» Problem details
Each line of the material below should be reproduced exactly.

» Source material
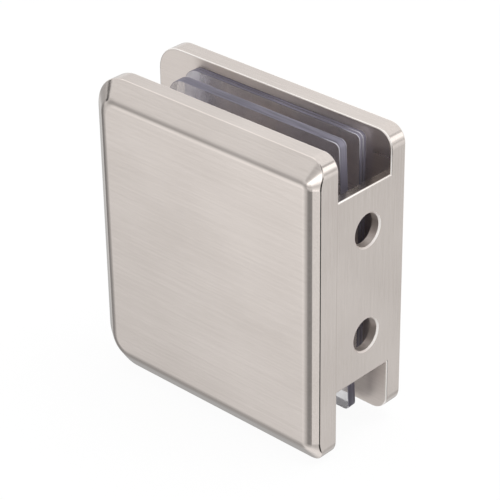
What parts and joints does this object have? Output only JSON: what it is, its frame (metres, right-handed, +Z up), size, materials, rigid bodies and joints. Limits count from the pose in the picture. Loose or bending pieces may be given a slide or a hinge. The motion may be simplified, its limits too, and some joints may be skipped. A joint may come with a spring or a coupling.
{
  "type": "glass u-clamp",
  "caption": "Glass-to-wall U clamp with a bevelled front plate, screw holes in its web and loose clear gaskets in the slot.",
  "frame": {"origin": "on the wall face, in the slot's middle plane, at the web's mid height between the two screw holes", "axes": "+X out of the wall face, so the clamp reaches from it along -X; +Y from the bevelled front plate to the plain back plate; +Z up"},
  "size_m": [0.0471, 0.0197, 0.0508],
  "materials": {
    "nickel": "brushed nickel plate on solid brass, satin",
    "clear_vinyl": "clear soft vinyl, smooth"
  },
  "bodies": {
    "root": {"clamp_body": "nickel", "thick_gasket": "clear_vinyl", "thin_gasket_front": "clear_vinyl", "thin_gasket_rear": "clear_vinyl"}
  },
  "joints": []
}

» Right answer
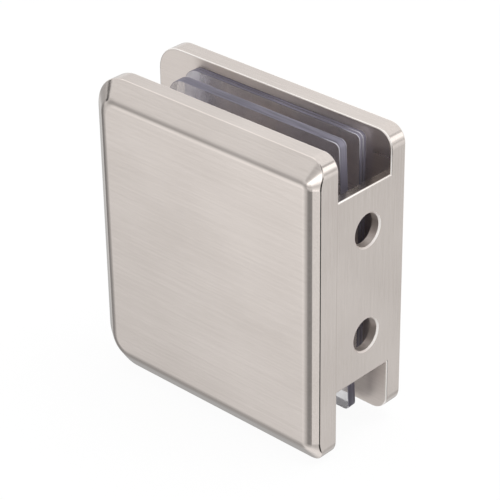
What parts and joints does this object have? Output only JSON: what it is, its frame (metres, right-handed, +Z up), size, materials, rigid bodies and joints. Limits count from the pose in the picture. Loose or bending pieces may be given a slide or a hinge. The motion may be simplified, its limits too, and some joints may be skipped. A joint may come with a spring or a coupling.
{
  "type": "glass u-clamp",
  "caption": "Glass-to-wall U clamp with a bevelled front plate, screw holes in its web and loose clear gaskets in the slot.",
  "frame": {"origin": "on the wall face, in the slot's middle plane, at the web's mid height between the two screw holes", "axes": "+X out of the wall face, so the clamp reaches from it along -X; +Y from the bevelled front plate to the plain back plate; +Z up"},
  "size_m": [0.0471, 0.0197, 0.0508],
  "materials": {
    "nickel": "brushed nickel plate on solid brass, satin",
    "clear_vinyl": "clear soft vinyl, smooth"
  },
  "bodies": {
    "root": {"clamp_body": "nickel", "thick_gasket": "clear_vinyl", "thin_gasket_front": "clear_vinyl", "thin_gasket_rear": "clear_vinyl"}
  },
  "joints": []
}